I know that it is hard to leave a baby group part way through, so would you consider turning up when there was 10 or 20 minutes left to go? People were often late to the groups I went to. It is really easy to say that your baby was asleep and you didn't want to wake her or needed a feed or a new nappy just when you were ready to come out. That way you won't be stressed about her being upset as you will know that you only have a very short time at the group. This would mean that she wasn't picking up on your uncertainty. You could then lengthen the time you spend - her attention span is probably very short at this stage.

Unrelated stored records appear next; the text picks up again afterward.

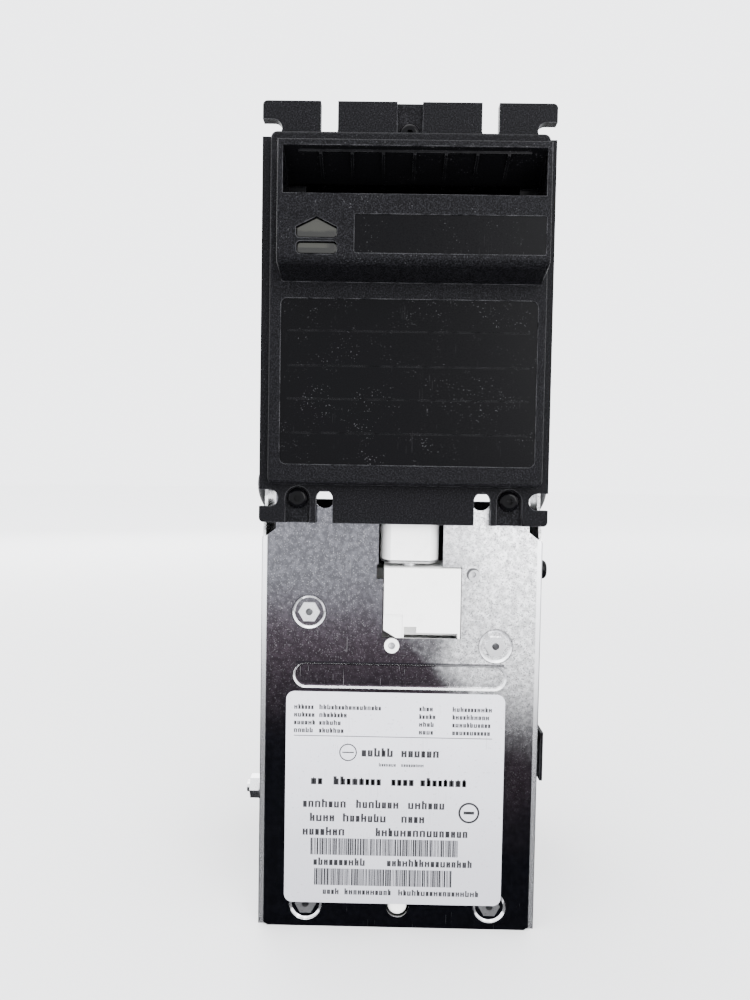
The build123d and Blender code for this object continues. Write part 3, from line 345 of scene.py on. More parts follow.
# ---------------------------------------------------------------- finishes
def moulded_plastic(name, polished=None):
    """Textured black moulding. polished(finish) gives a mask of its smooth areas."""
    f = Finish(name)
    black = tuple(colours().moulding)
    grain = f.noise(sizes().grain, 2.0)
    pits = f.noise(sizes().grain * 0.5, 1.0)
    texture = f.smooth(grain * 0.7 + pits * 0.3, 0.44, 0.66)
    gloss = polished(f) if polished else f.smooth(f.noise(30 * MM), 0.70, 0.90)
    dust = f.smooth(f.noise(0.45 * MM, 0.0), 0.755, 0.80) * f.smooth(f.noise(9 * MM), 0.45, 0.62)
    lines = f.scratches(9 * MM, 0.5) + f.scratches(7 * MM, -0.9)
    # Painted highlight: the outer edges are lightened in patches, standing in for the light that
    # the rounded rims catch.
    edge_highlight = f.outer_edge_mask(0.45 * MM) * f.smooth(f.noise(4 * MM, 2.0), 0.30, 0.60)
    # Painted sparkle: the textured grain is painted 5.5 times lighter than the black, in place of
    # the glints its specular would give.
    base = f.blend(texture * (1 - gloss), black, scaled(black, 5.5))
    base = f.blend(lines * 0.04 + dust * 0.15, base, (0.16, 0.16, 0.17))
    base = f.blend(edge_highlight * (0.7 - gloss * 0.55), base, (0.075, 0.075, 0.080))
    rough = 0.46 - texture * 0.12 - gloss * 0.14 + lines * 0.1
    height = texture * (1 - gloss) + f.noise(6 * MM) * 0.15
    bumped = f.bump(height - lines * 0.12, 0.05 * MM, strength=0.55)
    return f.shade(base, rough, normal=bumped, specular_ior_level=0.025)


def bezel_polish(f):
    """The bezel's two smooth panels and its throat."""
    return f.inside(*LOWER_PANEL) + f.inside(*UPPER_PANEL) + f.inside(*THROAT)


def pressed_edges(f, base, bright):
    """Painted highlight on the walls where the rib and the dimples are pressed into the plate, and
    painted shade as thin dark rings round the dimples and a dark band above the rib.
    """
    shallow, deep = PRESSED_DEPTH
    walls = f.within(f.y, PLATE_Y + shallow, PLATE_Y + deep)
    base = f.blend(walls * 0.8, base, bright)
    on_face = f.y < PLATE_Y + 0.4 * MM
    low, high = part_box("clinch_standoffs")
    for x in (low.x + STANDOFF_REACH, high.x - STANDOFF_REACH):
        for z in (UPPER_DIMPLES_Z[x > 0], low.z + STANDOFF_REACH):
            away = abs(f.distance_xz(x, z) - DIMPLE_EDGE_R)
            # Painted shade: a thin dark ring at each dimple's edge.
            line = on_face * (1 - f.smooth(away, 0.10 * MM, 0.28 * MM))
            base = f.blend(line * 0.6, base, (0.03, 0.03, 0.035))
    shade = f.within(f.z, *ABOVE_RIB) * (abs(f.x) < RIB_HALF) * on_face
    return f.blend(shade * 0.75, base, (0.02, 0.02, 0.025))


def fold_reflections(f, base):
    """Painted reflection on the folds down both sides of the plate: a white painted highlight on
    each, with a thin painted dark line at its outer edge.
    """
    near_front = f.y < PLATE_Y + 1.8 * MM
    fold_highlight = near_front * f.smooth(abs(f.x), PLATE_HALF - 2.0 * MM, PLATE_HALF - 1.7 * MM)
    fold_shade = near_front * f.smooth(abs(f.x), PLATE_HALF - 0.5 * MM, PLATE_HALF - 0.2 * MM)
    base = f.blend(fold_highlight, base, (0.95, 0.95, 0.97))
    return f.blend(fold_shade * 0.85, base, (0.05, 0.05, 0.055))


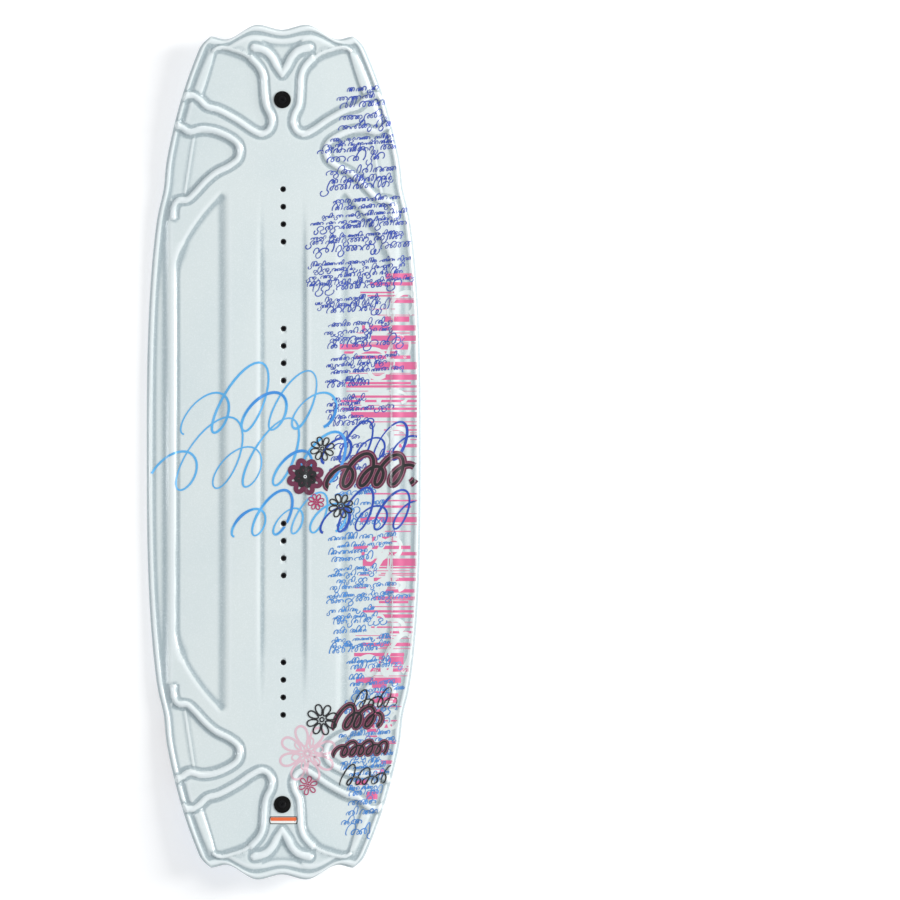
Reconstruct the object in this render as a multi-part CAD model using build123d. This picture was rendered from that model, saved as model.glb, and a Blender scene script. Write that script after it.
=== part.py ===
"""Twin-tip wakeboard: a rockered sandwich board with rows of binding inserts and a bolted fin at each end.

The frame has its origin on the floor under the middle of the belly. +Y runs to the nose, +X to the
right of a viewer who looks down at the deck, +Z up out of the deck. All sizes are in millimetres.
"""
from build123d import *
from math import atan2, degrees, exp, pi, sin
import os

# Board outline
LENGTH = 1240.0            # nose to tail
WIDTH = 402.0              # across the middle
TAPER_REACH = 1.301        # where the side taper would close, in half lengths
TAPER_POWER = 3.13         # how late the sides start to draw in
TAPER_ROOT = 1.16          # how hard they draw in towards the tips
TIP_HIP = (85.0, 96.0, 2.9)        # outer hip: distance from the tip, spread, how far it stands out
MID_HIP = (235.0, 27.0, -3.3)      # inner hip: the same, drawn in
SIDE_END = 32.0            # where the sides hand over to the tip's scalloped edge
SIDE_STATIONS = 12         # steps along each quarter of the side
CORNER_BACK = 17.0         # tip corner, back from the end of the board
CORNER_INSET = 9.0         # tip corner, in from the line of the side
VALLEY_BACK = 20.5         # hollow beside each corner, back from the end
VALLEY_IN = 21.0           # and in from the corner
CREST_X = 35.0             # the two points of the tip that reach furthest
DIP_BACK = 7.0             # dip on the centreline between them

# Board section
ROCKER = 57.0              # rise of the base at the tips
FLAT_LENGTH = 300.0        # flat stretch of the belly
BELLY_THICKNESS = 16.0     # base to the floor of the deck's recesses, at the middle
TIP_THICKNESS = 9.0        # the same at the tips
RAIL_BEVEL = 5.0           # how far the base turns up at the rails
BEVEL_POWER = 8            # how close to the rail that turn stays
DECK_CAMBER = 1.0          # how far the deck falls towards the rails
SHEET = 0.8                # printed deck and base sheets
LAMINATE = 1.0             # glass laminate under each sheet
RAIL_WIDTH = 10.0          # moulded edge between the two sheets

# Deck relief, measured up from the floor of the recesses
SPINE_HEIGHT = 3.0         # raised spine
SPINE_WIDTH = 160.0
SPINE_LENGTH = 744.0
TONGUE_WIDTH = 56.0        # the spine's narrow run out to each fin screw
TONGUE_PAST_SCREW = 55.0   # how far that run goes on past the screw
CHANNEL_FLOOR = 1.0        # floor of the long channel along the spine
CHANNEL_WIDTH = 66.0
CHANNEL_LENGTH = 780.0
CREST_INSET = 37.0         # raised line that follows each rail
CREST_WIDTH = 6.0
CREST_LENGTH = 720.0
END_FLAT = 1.0             # half the straight left at the rounded ends of spine, tongue and channel

# Binding inserts, M6, in four rows of four on the centreline
INSERT_PITCH = 25.4
INSERTS_PER_ROW = 4
INNER_ROW_Y = 142.9        # centre of the rows nearer the middle
ROW_STEP = 203.2           # inner row to outer row
INSERT_RADIUS = 4.15
INSERT_BORE = 2.5
INSERT_LENGTH = BELLY_THICKNESS - 5.0      # leaves the base whole under every row
INSERT_FLOOR = 1.5         # closed bottom of each insert
INSERT_FLANGE_RADIUS = 6.5
INSERT_FLANGE = 1.5
INSERT_SUNK = 0.6          # top of an insert below the deck around it
INSERT_GAP = 0.1           # room round an insert in the sheet and laminate
INSERT_CLEAR = 3.0         # how far that room runs up past the insert's top, through the sheet
STRIP_MARGIN = 12.0        # reinforcing strip past the end inserts
STRIP_WIDTH = 34.0
STRIP_THICKNESS = 3.5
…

emmyloo2 Fri 16-Sep-11 03:23:23

Hi there,

I haven't ever taken my DS to a babies or mother's group because I went back to work very early and so didn't have the opportunity (for which I feel a bit guilty) but anyway - I can sympathise. My DS is now 10 months old and is always on the go. He is always wanting to do something - and he is hard work. We were at a lunch the other day with family and my DH's cousin was there with her 8 month old and her baby was happy to sit on the mat and just play for the entire 2 hours of lunch. Then he happily went into his pram and sat there for another hour while we all ate lunch. My DS on the other hand didn't sit still. He had to be entertained and we spent the whole lunch nursing him or carrying him etc etc. It was quite embarrassing because the difference was remarkable. I am quite sure they think he is like that because I am not as laid back as his cousin, but I really think that is rubbish. It is just different personalities I am sure. Also - my nanny said (and I cling to this!) that babies who are easily bored or high maintenance, are bright! So that's what I keep telling myself!